Should the Tibetan autonomous region open up to the outside world?
With China increasingly integrated with the world, which is itself increasingly globalised, this should not be a question. Yet the preservation of Tibetan culture including its local language is often used as an excuse by some in the West to deny Tibetans the right to economic growth and better lives.
Their desire to keep Tibetan culture preserved in aspic does a disservice to the Tibetan people, who, like their counterparts elsewhere, have the right to higher living standards that can only be obtained through local economic development. That explains why the work report that the government of the Tibet autonomous region delivered to the local people’s congress on last week makes it imperative for Tibet to open wider to the outside world.

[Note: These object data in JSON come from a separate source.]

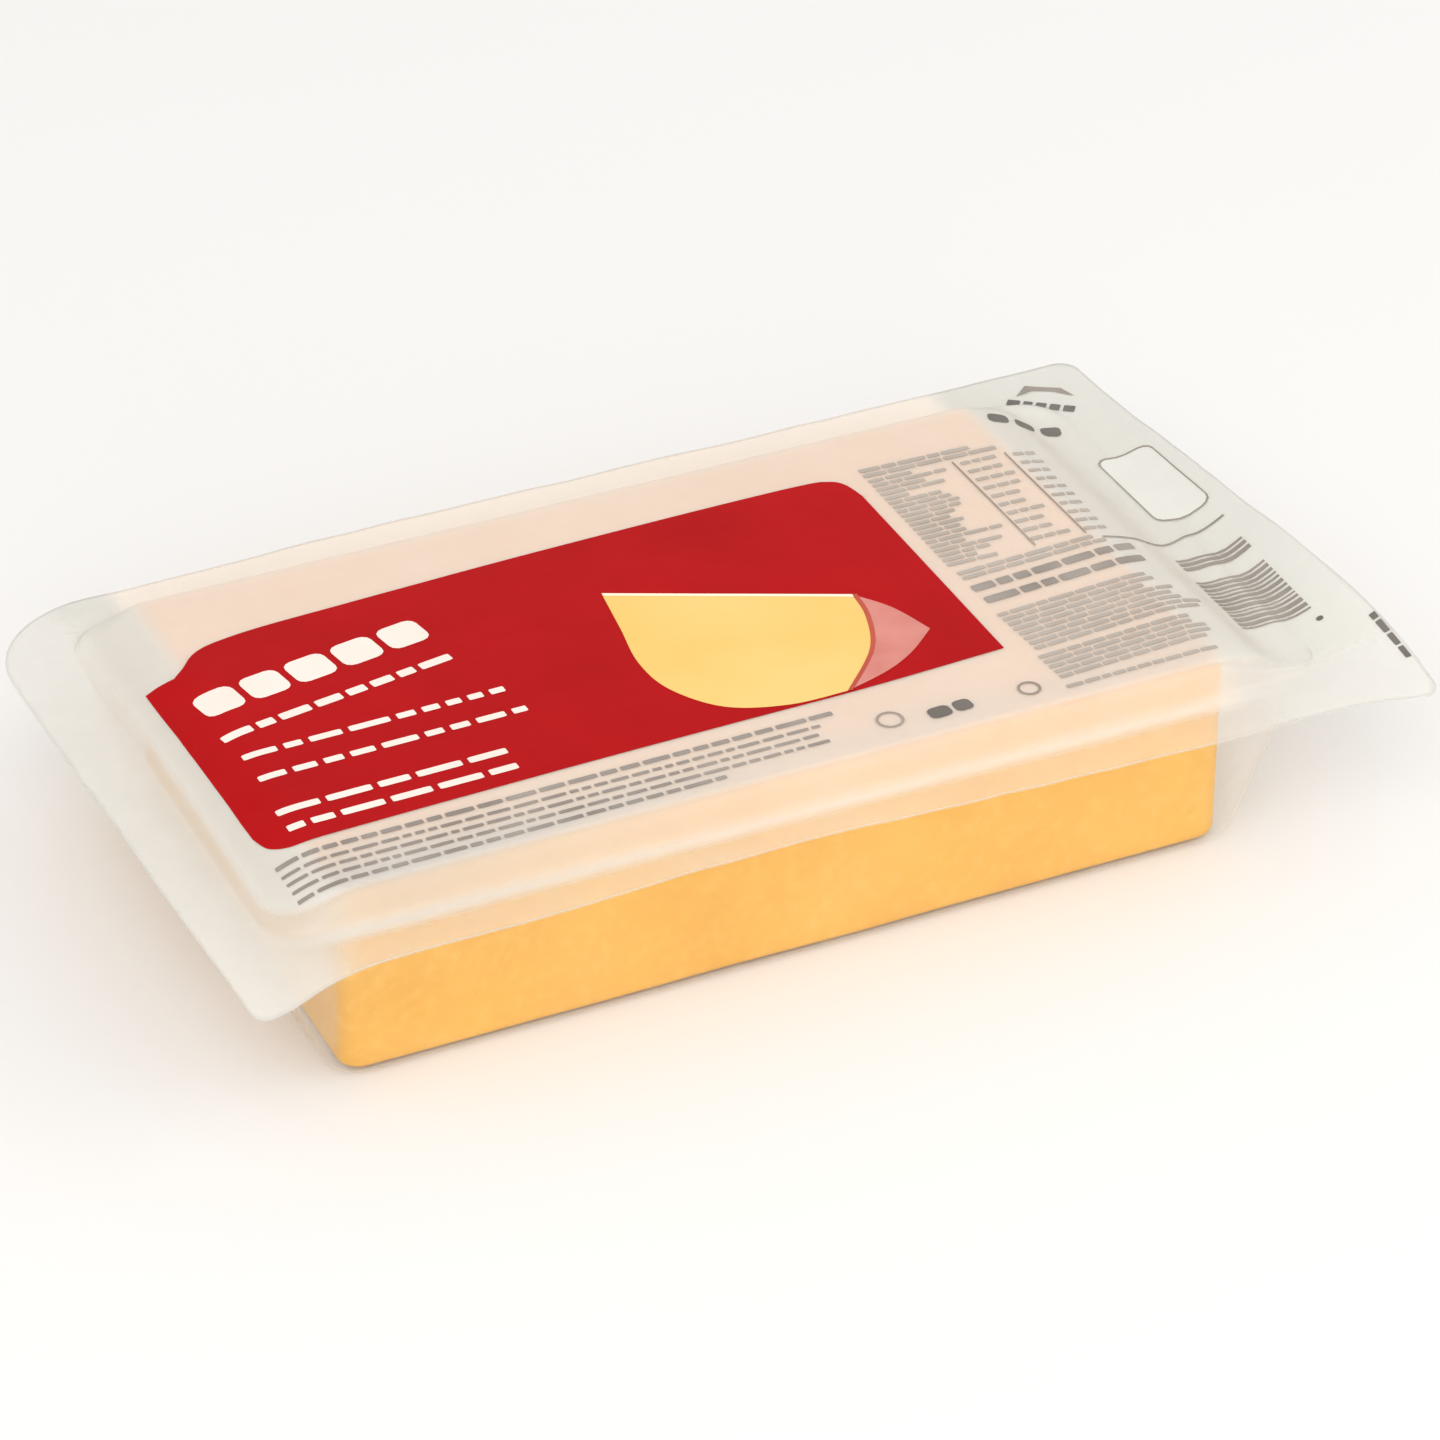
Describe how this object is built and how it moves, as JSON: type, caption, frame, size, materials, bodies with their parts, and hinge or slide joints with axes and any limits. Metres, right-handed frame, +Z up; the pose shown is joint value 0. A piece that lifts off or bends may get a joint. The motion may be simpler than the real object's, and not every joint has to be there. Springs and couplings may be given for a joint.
{
  "type": "film-packed cheese block",
  "caption": "Rectangular block of semi-hard yellow cheese sealed in a clear thermoformed film tray with a flange, under a printed milky lid film.",
  "frame": {"origin": "centre of the tray's flat underside, under the middle of the cheese block, on the surface the pack stands on", "axes": "+X along the block, towards the end with the wider film flange; +Y to the back long side; +Z up, from the tray to the lid"},
  "size_m": [0.2357, 0.1371, 0.0402],
  "materials": {
    "cheese": "smooth, slightly oily cut cheese",
    "tray_film": "clear glossy barrier film",
    "lid_film": "milky satin film with flexographic print"
  },
  "bodies": {
    "root": {"cheese_block": "cheese", "tray_film": "tray_film", "lid_film": "lid_film"}
  },
  "joints": []
}
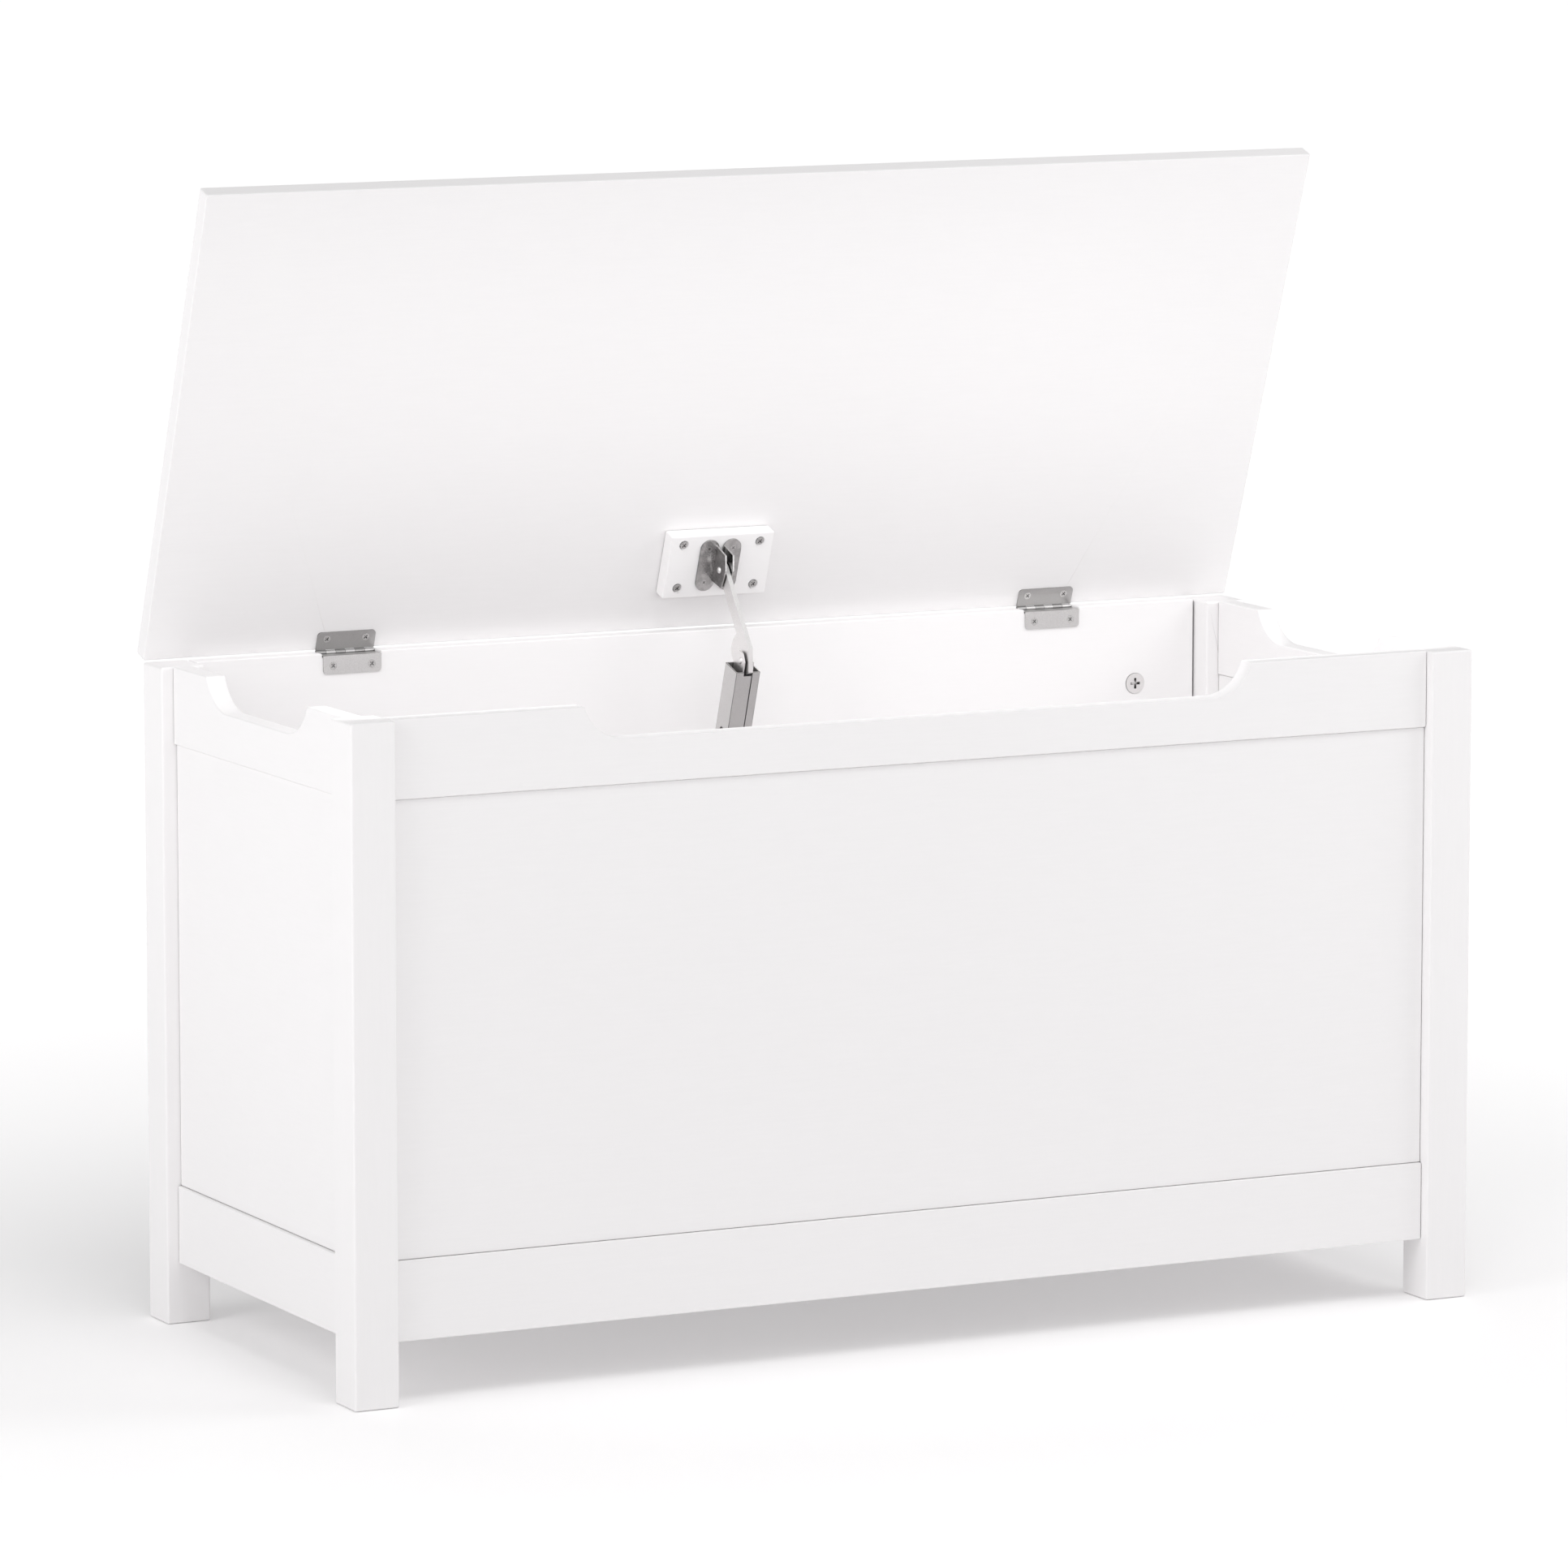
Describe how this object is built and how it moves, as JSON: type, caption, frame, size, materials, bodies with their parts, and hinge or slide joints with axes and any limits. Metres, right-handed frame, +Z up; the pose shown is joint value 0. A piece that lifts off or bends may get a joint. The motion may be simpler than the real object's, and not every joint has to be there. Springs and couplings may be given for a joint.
{
  "type": "storage bench",
  "caption": "White panelled wooden storage bench on square posts, with finger scoops in its rails and a slab lid held open by a sprung steel stay",
  "frame": {"origin": "on the floor, in the middle of the rectangle that the four posts stand on", "axes": "+X to the right as seen from the front, +Y towards the back and the hinges, +Z up"},
  "size_m": [0.901, 0.3826, 0.8364],
  "materials": {
    "white_paint": "satin white paint over fine-grained board",
    "bare_wood": "bare beech dowels",
    "hinge_steel": "brushed stainless steel",
    "stay_steel": "plain rolled steel, lightly brushed",
    "clevis_steel": "darker pressed steel",
    "screw_steel": "bright zinc-plated screws",
    "dark_plastic": "moulded black nylon"
  },
  "bodies": {
    "box": {"post_front_left": "white_paint", "post_front_right": "white_paint", "post_back_left": "white_paint", "post_back_right": "white_paint", "front_top_rail": "white_paint", "front_panel": "white_paint", "front_bottom_rail": "white_paint", "left_top_rail": "white_paint", "left_panel": "white_paint", "left_bottom_rail": "white_paint", "right_top_rail": "white_paint", "right_panel": "white_paint", "right_bottom_rail": "white_paint", "back_board": "white_paint", "floor_board": "white_paint", "floor_cleat_front": "white_paint", "floor_cleat_back": "white_paint", "floor_cleat_left": "white_paint", "floor_cleat_right": "white_paint", "floor_cleat_screws": "screw_steel", "side_rail_dowels": "bare_wood", "front_rail_dowels": "bare_wood", "cam_lock_discs": "screw_steel", "cam_lock_bolts": "screw_steel", "hinge_box_leaf_left": "hinge_steel", "hinge_box_leaf_right": "hinge_steel", "hinge_pin_left": "hinge_steel", "hinge_pin_right": "hinge_steel", "hinge_box_screws": "screw_steel", "stay_base_bracket": "stay_steel", "stay_base_pin": "screw_steel", "stay_base_screws": "screw_steel"},
    "lid": {"lid_panel": "white_paint", "hinge_lid_leaf_left": "hinge_steel", "hinge_lid_leaf_right": "hinge_steel", "hinge_lid_screws": "screw_steel", "stay_block": "white_paint", "stay_block_screws": "screw_steel", "stay_clevis_left": "clevis_steel", "stay_clevis_right": "clevis_steel", "stay_clevis_screws": "screw_steel", "stay_clevis_rivet": "screw_steel"},
    "arm": {"stay_arm": "stay_steel"},
    "tube": {"stay_tube": "stay_steel", "stay_knee_fork": "stay_steel", "stay_knee_rivet": "screw_steel", "stay_spring": "stay_steel"},
    "follower": {"stay_follower": "dark_plastic"},
    "seat": {"stay_spring_seat": "dark_plastic"}
  },
  "joints": [
    {"name": "lid_hinge", "type": "hinge", "parent": "box", "child": "lid", "pos_m": [0, 0.1832, 0.483], "axis": [1, 0, 0], "range_deg": [0, 70], "deforming": ["stay_spring"]},
    {"name": "clevis_pivot", "type": "hinge", "parent": "lid", "child": "arm", "pos_m": [-0.0008, 0.14299, 0.53179], "axis": [1, 0, 0], "range_deg": [-80, 0]},
    {"name": "knee_pivot", "type": "hinge", "parent": "arm", "child": "tube", "pos_m": [-0.0008, 0.1065, 0.4683], "axis": [1, 0, 0], "range_deg": [0, 67]},
    {"name": "follower_slide", "type": "slide", "parent": "tube", "child": "follower", "axis": [0, 0.3173, -0.9483], "range_m": [0, 0.01]},
    {"name": "seat_pivot", "type": "hinge", "parent": "box", "child": "seat", "pos_m": [-0.0008, 0.13416, 0.3932], "axis": [1, 0, 0], "range_deg": [0, 58]}
  ],
  "couplings": [
    {"joint": "clevis_pivot", "follows": "lid_hinge", "ratio": -1.135},
    {"joint": "knee_pivot", "follows": "lid_hinge", "ratio": 0.951},
    {"joint": "follower_slide", "follows": "lid_hinge", "m_per_rad": 0.0081},
    {"joint": "seat_pivot", "follows": "lid_hinge", "ratio": 0.816}
  ]
}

By better cooperating with provinces and cities elsewhere in the country and further opening up to the outside world through cooperation with Belt and Road countries, the autonomous region would be able to attract more investment and maintain the momentum of its rapid economic growth.
Tibet would not have achieved the 10 per cent of economic growth in 2018 without its cooperation with other provinces and cities, and without the 49 billion yuan (Bt230 billion) tourism revenue, an increase of 31.5 per cent over that of 2017.
As far as the development of Tibet is concerned, how to achieve a balance between the preservation of its traditional Tibetan culture and improving the living standards of local Tibetans through rapid economic growth is always a concern.
But preservation of traditional Tibetan culture should not mean keeping the region underdeveloped forever and neither should it mean denying Tibetans access to higher living standards and a modern lifestyle.
Without economic growth, Tibet would have no money to preserve its ancient monasteries and it would be unable to provide for those lamas living in the heritage buildings. Without increased revenue, Tibet would not have money to protect its natural environment.
The local government invested 10.7 billion yuan in improving and protecting the local environment by planting trees on the vast plateau in 2018. It has also established several state-level nature reserves to protect the local environment.
Tibetan culture is not frozen in time. Like any living culture, the traditional culture of Tibet has been handed down from generation to generation, and the legacy of the past is now part of modern Tibetan culture, which is oriented toward the future and the rest of the world. A culture can only remain vital by keeping up with the times; otherwise, as some in the West seem to want for Tibet, it becomes merely a curiosity show of how people lived in the past.